An 80-Year-Old Woman With Vaginal Prolapse

Author Affiliations

Clinical Crossroads Section Editor: Margaret A. Winker, MD, Deputy Editor.


Author Affiliation: Dr Cundiff is a Professor of Gynecology and Obstetrics at Johns Hopkins School of Medicine and serves as the Chair of the Department of Obstetrics and Gynecology at Johns Hopkins Bayview Medical Center, Baltimore, Md.

JAMA. 2005;293(16):2018-2027. doi:10.1001/jama.293.16.2018

DR SHIP: Mrs H is an 80-year-old woman with Medicare insurance who recently began feeling tissue coming out of her vagina. She called to make an appointment to see her longtime gynecologist.
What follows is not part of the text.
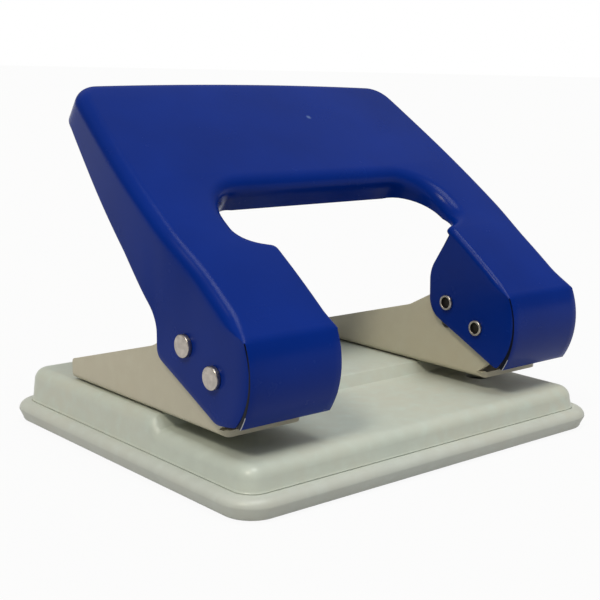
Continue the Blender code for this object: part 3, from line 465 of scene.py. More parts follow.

She feels generally well and lives with her husband of more than 50 years. She has systolic hypertension and osteoporosis. Decades ago, Mrs H had 4 vaginal deliveries of healthy, term infants. She has had regular Papanicolaou smear screening, but her most recent smear showed atypical cells of undetermined significance. It was her first abnormal smear. She denies vaginal bleeding or urinary incontinence; she does experience some urinary urgency. Her bowels are regular. She is sexually active, without dyspareunia or other problems.